I just got a new Bosch bulldog about three weeks ago for about $220 and it is one of the best investments I have made in a while. I purchased a slew of bits and chisels with it and I am extremely please with it, it made me feel silly for loading a 1" concrete bit into my cordless. Last week I drilled a 3/4" x 2' hole in some solid blocks then changed out to a chisel to open up the block above the ceiling, it couldn't have gone better.
I use a DeWalt SDS hammer. Give you a hint ... never loan it to a rookie to use as a chisel. About the third time he chiseled in and tried to pry the chipped brick out with the chisel bit he tore the head bearings out. They sure are expensive to fix.
I guess it is time I elaborated on "A hammer drill, by design, will self-destruct". This is especially true for light-wieght designs. And even well made hammer-drills will not last for-ever, especially if not properly used. Many people just abuse them, or use them far past thier abilities, or design. Using cheap, or dull bits, is a common no-no. And even though they make a 3/4" masonary bit (intended for soft brick) that will fit in a 1/4" chuck, I see people using them on hardend concrete and burning through rebar, or should I say attempting to.
To me a cordless hammer drill is just invitation to buy more tools. Lightwieght plastic casing, or worse plastic gears with a metal piston bouncing back and forth. These drills are only barely designed for an occassional 1/4" hole. Using one all day for larger holes is tool suicide.
A Bosch Bulldog with the proper hardend and sharp bit will run all day for for 1/4 - 3/8" holes. But use a cheapo bit, or a good but over-used one, the effeciancy goes way down. You then have a drill working harder, and over-heating, especially on hardened concrete with aggregate. Stick 3/4" - 1" bit in it and you're over working it.
Now go to the Rotor hammer and put a dull 3/4" bit in it and you'll have to rest the drill before the thermals kick in and it shuts off anyway. A good bit allowing the drill to do the work and you're done before you know it. Put a ground rod driver on it in aggregate soil, and you're done. Try driving it through serpantine bedrock like I occasionally must do, and you'll be spending another $600 soon, not to mention wasting a whole day, where a slide hammer or demo hammer would have done the jobe much faster. They also make huge bits that will fit these beasts. I have seen people use 2" bits and try to go throgh 2' of concrete, nearly breaking their arms when they hit the rebar, yet power through it, and take all day doing it. Me, I call a proffessional to do that job, and often will have core drilling NIC. This guy shows up mounts his diamond wet core drill, he's done in a half an hour. I pay him $250, to do what I foolishly would have attempted all day at low - mid jouneyman wage ($25 - $30 x 8) for a guy to risk getting hit in the face with a drill, go on Comp' and have a burned out tool, and a worn out bit. If the hole is crooked, the core saw guy will "staighten it" for free. ( I figure it's a bargain!) My guys on a rotor hammer are not cheap!

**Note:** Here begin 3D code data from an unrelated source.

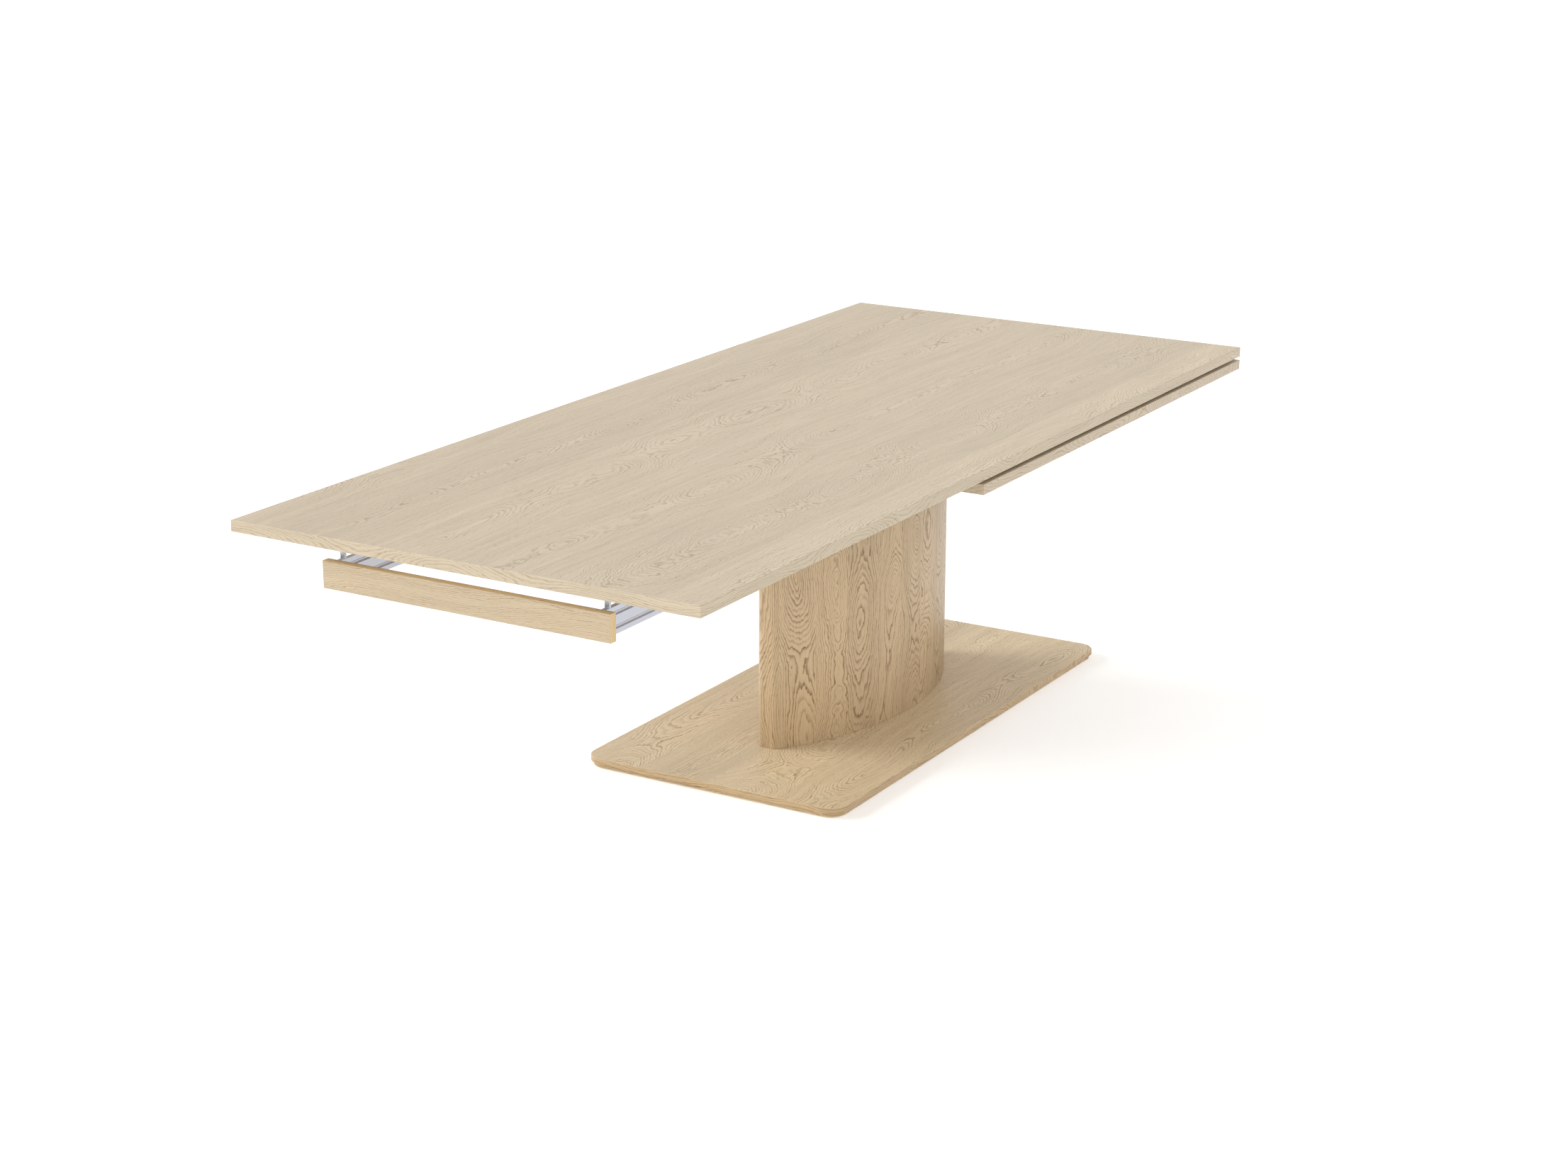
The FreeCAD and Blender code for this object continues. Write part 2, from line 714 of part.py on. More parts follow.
def support_beams():
    half = d.beam_length / 2
    blank = box("support_beam_blank", (-half, beam_inner, beam_low), (half, beam_outer, beam_high))
    spots = beam_bolt_spots(d.beam_offset)
    cuts = holes("support_beam_hole", spots, d.bolt_radius + d.hole_play, beam_low, beam_high)
    cuts += holes("support_beam_seat", spots, d.bolt_head_radius + d.hole_play,
                  beam_high - d.bolt_head, beam_high)
    bush_low = pinion_low - d.bush_flange - d.bush_play
    bush_high = pinion_high + d.bush_flange + d.bush_play
    window = larger(d.window_half, pitch_radius + addendum + d.window_play)
    cuts.append(box("pinion_window", (-window, beam_inner, bush_low),
                    (window, beam_outer, bush_high)))
    cuts.append(rod("axle_hole", d.axle_radius, (0, d.beam_offset, beam_low), d.beam_height))
    left = node("support_beam_left", cut("support_beam_left", blank, cuts))
    mirrored("support_beam_right", left)
    axle = rod("pinion_axle_left", d.axle_radius, (0, d.beam_offset, beam_low), d.beam_height)
    mirrored("pinion_axle_right", node("pinion_axle_left", axle))


def glide_outline():
    """Section of a glide across the beam: back at u = 0, two ribs and a channel for the rack."""
    face = rail_standoff - beam_half - d.glide_face_play
    channel = rail_standoff - rack_depth - d.glide_channel_back - beam_half
    low = d.glide_edge
    high = d.rail_height - d.glide_edge
    rib = d.groove_radius - d.glide_rib_play
    proud = d.groove_radius - d.groove_depth - d.glide_face_play
    rib_half = root(rib * rib - proud * proud)
    groove = d.rail_band + groove_half()
    upper_groove = d.rail_height - groove
    channel_low = d.rack_rise - d.glide_channel
    channel_high = d.rack_rise + d.rack_height + d.glide_channel
    return [
        (0, low), (face, low), (face, groove - rib_half),
        (face, groove + rib_half, rib, False),
        (face, channel_low), (channel, channel_low), (channel, channel_high),
        (face, channel_high), (face, upper_groove - rib_half),
        (face, upper_groove + rib_half, rib, False),
        (face, high), (0, high),
    ]


def turned_about(corners):
    """The same section facing the other way, with its arcs reversed."""
    turned = []
    for u, v, *bend in corners:
        if bend:
            radius, clockwise = bend
            bend = [radius, not clockwise]
        turned.append((-size(u), v, *bend))
    return turned


def glides():
    """Four glides on each face of each support beam, at the ends and beside the cross beams."""
    reach = (d.beam_length - d.glide_length) / 2
    starts = [place - d.glide_length / 2 for place in shares(-reach, reach, 4)]
    outer = []
    inner = []
    for number, start in enumerate(starts, start=1):
        # The outer glides face +Y. The inner ones are the same turned about, for the leaf's rail.
        outer.append(padded("glide_outer_%d" % number, "YZ_Plane", [glide_outline()],
                            d.glide_length, (start, beam_outer, top_rail_low)))
        inner.append(padded("glide_inner_%d" % number, "YZ_Plane", [turned_about(glide_outline())],
                            d.glide_length, (start, beam_inner, leaf_rail_low)))
    for label, pieces in (("outer_glides", outer), ("inner_glides", inner)):
        left = node(label + "_left", bundle(label + "_left", pieces))
        mirrored(label + "_right", left)


# Rails and racks

def groove_half():
    """Half the mouth of a rail groove."""
    centre = d.groove_radius - d.groove_depth
    return root(d.groove_radius * d.groove_radius - centre * centre)


def rail_outline():
    """Section of a rail, the same on both faces: band, groove, web, groove, band."""
    mouth = 2 * groove_half()
    lower = d.rail_band + mouth
    upper = d.rail_height - d.rail_band
    radius = d.groove_radius
    thick = d.rail_thick
    return [
        (0, 0), (thick, 0),
        (thick, d.rail_band), (thick, lower, radius, True),
        (thick, upper - mouth), (thick, upper, radius, True),
        (thick, d.rail_height), (0, d.rail_height),
        (0, upper), (0, upper - mouth, radius, True),
        (0, lower), (0, d.rail_band, radius, True),
    ]


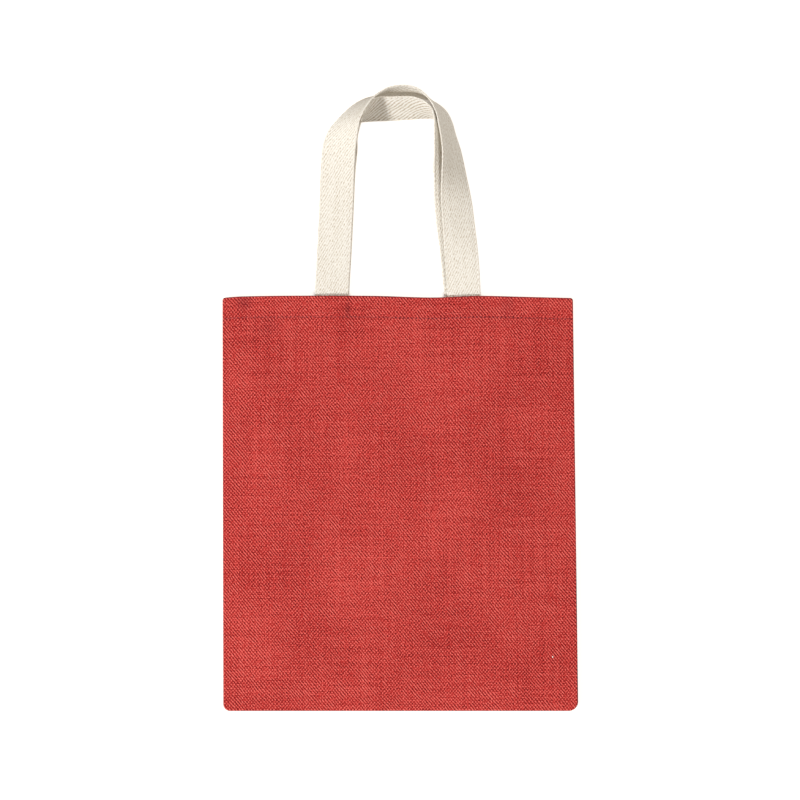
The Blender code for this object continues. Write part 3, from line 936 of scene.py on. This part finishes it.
def stitch_tree(thread_material):
    """Geometry Nodes: stitches of a thread, one after another, along a path."""
    tree = bpy.data.node_groups.new("stitches_along_a_path", "GeometryNodeTree")
    sockets = tree.interface
    sockets.new_socket("Path", in_out="INPUT", socket_type="NodeSocketGeometry")
    for title, size in (("Pitch", STITCH_PITCH), ("Share", STITCH_SHARE), ("Thread", THREAD)):
        number = sockets.new_socket(title, in_out="INPUT", socket_type="NodeSocketFloat")
        number.default_value = size
    sockets.new_socket("Stitches", in_out="OUTPUT", socket_type="NodeSocketGeometry")
    start, end = tree.nodes.new("NodeGroupInput"), tree.nodes.new("NodeGroupOutput")

    def step(kind, settings=None, **values):
        """A new node, with the values or links of its sockets by name."""
        made = tree.nodes.new(kind)
        for key, value in (settings or {}).items():
            setattr(made, key, value)
        for key, value in values.items():
            socket = made.inputs[key.replace("_", " ")]
            if isinstance(value, bpy.types.NodeSocket):
                tree.links.new(value, socket)
            else:
                socket.default_value = value
        return made

    def product(first, second):
        """The product of two sockets or numbers."""
        made = step("ShaderNodeMath", {"operation": "MULTIPLY"})
        for socket, value in zip(made.inputs, (first, second)):
            if isinstance(value, bpy.types.NodeSocket):
                tree.links.new(value, socket)
            else:
                socket.default_value = value
        return made.outputs[0]

    length = product(start.outputs["Pitch"], start.outputs["Share"])
    radius = product(start.outputs["Thread"], 0.5)
    sunk = product(start.outputs["Thread"], -0.5)
    path = step("GeometryNodeMeshToCurve", Mesh=start.outputs["Path"])
    spots = step(
        "GeometryNodeCurveToPoints",
        {"mode": "LENGTH"},
        Curve=path.outputs[0],
        Length=start.outputs["Pitch"],
    )
    half_length = product(length, 0.5)
    backwards = product(half_length, -1.0)
    start_spot = step("ShaderNodeCombineXYZ", X=backwards, Z=sunk)
    end_spot = step("ShaderNodeCombineXYZ", X=half_length, Z=sunk)
    crown = step("ShaderNodeCombineXYZ", Z=product(start.outputs["Thread"], STITCH_CROWN))
    arc = step(
        "GeometryNodeCurveQuadraticBezier",
        Resolution=ARC_SEGMENTS,
        Start=start_spot.outputs[0],
        Middle=crown.outputs[0],
        End=end_spot.outputs[0],
    )
    round_thread = step(
        "GeometryNodeCurvePrimitiveCircle",
        Resolution=THREAD_SIDES,
        Radius=radius,
    )
    stitch = step(
        "GeometryNodeCurveToMesh",
        Curve=arc.outputs[0],
        Profile_Curve=round_thread.outputs[0],
        Fill_Caps=True,
    )
    turn = step(
        "FunctionNodeAlignRotationToVector",
        {"axis": "X"},
        Vector=spots.outputs["Tangent"],
    )
    placed = step(
        "GeometryNodeInstanceOnPoints",
        Points=spots.outputs["Points"],
        Instance=stitch.outputs[0],
        Rotation=turn.outputs[0],
    )
    real = step("GeometryNodeRealizeInstances", Geometry=placed.outputs[0])
    clad = step("GeometryNodeSetMaterial", Geometry=real.outputs[0], Material=thread_material)
    tree.links.new(clad.outputs[0], end.inputs[0])
    return tree


def sewn_row(name, spots, tree, pitch):
    """One row of stitches along the spots, as a plain mesh."""
    mesh = bpy.data.meshes.new(name + "_path")
    edges = [(k, k + 1) for k in range(len(spots) - 1)]
    mesh.from_pydata(spots, edges, [])
    path = scene_object(name + "_path", mesh)
    maker = path.modifiers.new("stitches", "NODES")
    maker.node_group = tree
    for socket in tree.interface.items_tree:
        if socket.name == "Pitch":
            maker[socket.identifier] = pitch
    look = bpy.context.evaluated_depsgraph_get()
    stitches = bpy.data.meshes.new_from_object(path.evaluated_get(look))
    bpy.data.objects.remove(path, do_unlink=True)
    stitches.name = name
    row = scene_object(name, stitches)
    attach(row, "root")
    return row


THREAD_ROUGHNESS = 0.8
THREAD_DARK = (0.48, 0.045, 0.038)
THREAD_LIGHT = (0.84, 0.170, 0.150)
TWIST_CELLS = (1500.0, 2600.0, 1500.0)


def thread_finish(name):
    """Matt red thread, twisted, a little lighter than the burlap."""
    finish = bpy.data.materials.new(name)
    finish.use_nodes = True
    tree = finish.node_tree
    shader = tree.nodes["Principled BSDF"]
    shader.inputs["Roughness"].default_value = THREAD_ROUGHNESS
    place = Wire(tree, None).node("ShaderNodeTexCoord", out="Object")
    twist = noise(place, 1.0, TWIST_CELLS)
    stops = ((0.25, THREAD_DARK), (0.75, THREAD_LIGHT))
    colour = twist.node("ShaderNodeValToRGB", {"stops": stops}, i0=twist)
    link(finish, colour, shader.inputs["Base Color"])
    return finish


red_thread = thread_finish("red_thread")
stitching = stitch_tree(red_thread)


def row_places(low, high, y, level):
    """Places every few millimetres along a row, on the cloth's surface."""
    steps = round((high - low) / ROW_STEP)
    places = [low + (high - low) * k / steps for k in range(steps + 1)]
    return [(x, y + smooth_row(MOUTH_WAVE, x)[0], level(x, y)) for x in places]


def on_front(x, y):
    """The outer surface of the front panel."""
    return front_height(x, y) + CLOTH / 2


def under_back(x, y):
    """Just inside the outer surface of the back panel, which lies on the surface below."""
    return THREAD


hem_low, hem_high = side_edges(STITCH_LINE)
hem_span = (hem_low + HEM_ROW_INSET, hem_high - HEM_ROW_INSET)
for side, level in (("front", on_front), ("back", under_back)):
    spots = row_places(*hem_span, STITCH_LINE, level)
    sewn_row(side + "_hem_stitches", spots, stitching, STITCH_PITCH)
for side, (low, high) in zip(("left", "right"), SEWN_ENDS):
    spots = row_places(low + END_ROW_INSET, high - END_ROW_INSET, END_ROW, on_front)
    sewn_row(side + "_end_stitches", spots, stitching, END_ROW_PITCH)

Anyway, that is my speal on hammer-drills. And, yes, I have thought about going into the core saw buisiness! Add that to GPR (Ground Penitrating Radar), and you have a money maker!
Mark Heller "Well - I oughta....." -Jackie Gleason
OK it has been one whole day since my speal on cordless hammer drills. And guess what? I bought one! Now, you're gonna say that's screwy!!!!!!!!!!!!1
Well, I tell you why I did. A guy comes into work today with brand new Dewalt impact driver today, and says "Yeah, I got a great deal....... $229.00 for an inpact driver and a HAMMER DRILL, 2 batteries and a big bag for them both." $229.00 you say? That's the price of the impact driver alone. Yep! They're on sale at Home Destructo! Really?
So yeah, after work today, I went and got an impact driver, and a spare (hammer) drill, you know, for around the house. Will I use it as a hammer drill, probhably not.
Mark Heller "Well - I oughta....." -Jackie Gleason
Dave, you're right. I've learned that a 'hammer drill' ought to be limited to small holes; for the larger ones I use carbide core bits (hole saws). Fine Homebuilding ran a good piece detailing the differences between a 'hammer drill' and 'roto hammer.' The Harbor Freight roto-hammer has served me well- and, now that I have a 'real' truck, I can carry it with me all the time.
As I accumulate more, specialised tools, I do find that the basic ones last longer,as they are 'pushed' or 'made to work' less.